Second, a $5,400 savings is attributed to our city manager giving up her $450 monthly car allowance. Except, she already gave it up for 2011. The new two year contract simply extends this give-up for 2012 and 2013.


Finally, management employees lost the ability to cash in unused administrative leave hours at the end of the year. Except, once again, this is a benefit previously given up already. I find it misleading that extensions of prior cuts were posed as new cuts. In 2013 will there be a re-run implying yet another $20,000 cut?


Katie Lichtig earns 80 hours of administrative leave yearly. At a pay rate of over $100 per hour, cashing in her unused leave hours could amount to thousands of dollars. But management didn’t lose administrative leave accrual. Employees can still take days off work which costs us an equal amount in lost time on the job. It is a mere accounting trick to call this a reduction.”

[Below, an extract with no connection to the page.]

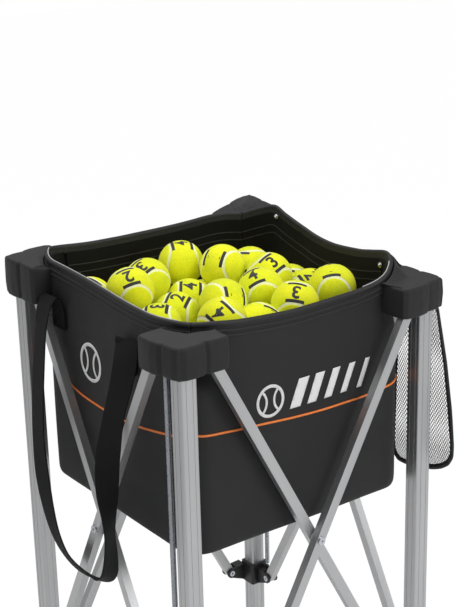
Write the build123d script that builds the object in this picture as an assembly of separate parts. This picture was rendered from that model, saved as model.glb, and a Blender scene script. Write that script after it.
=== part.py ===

Yes, Mr. Ashbaugh, if you could at least refute these claims by Mr. Rice it would surely be appreciated.


Used to be that “the numbers don’t lie”


Nowadays we need to “interpret” the numbers, as if they had meaning. Numbers don’t have intrinsic meaning, beyond what we project onto them, and mathematical formulas were invented to make complex realities comprehensible.


But here we have to constantly be aware of how the meaning of numbers changes, by trying to figure out what the labels actually mean, whether it’s in an analysis by Kevin Rice, Goldman Sachs, the IRS, or a city staff report.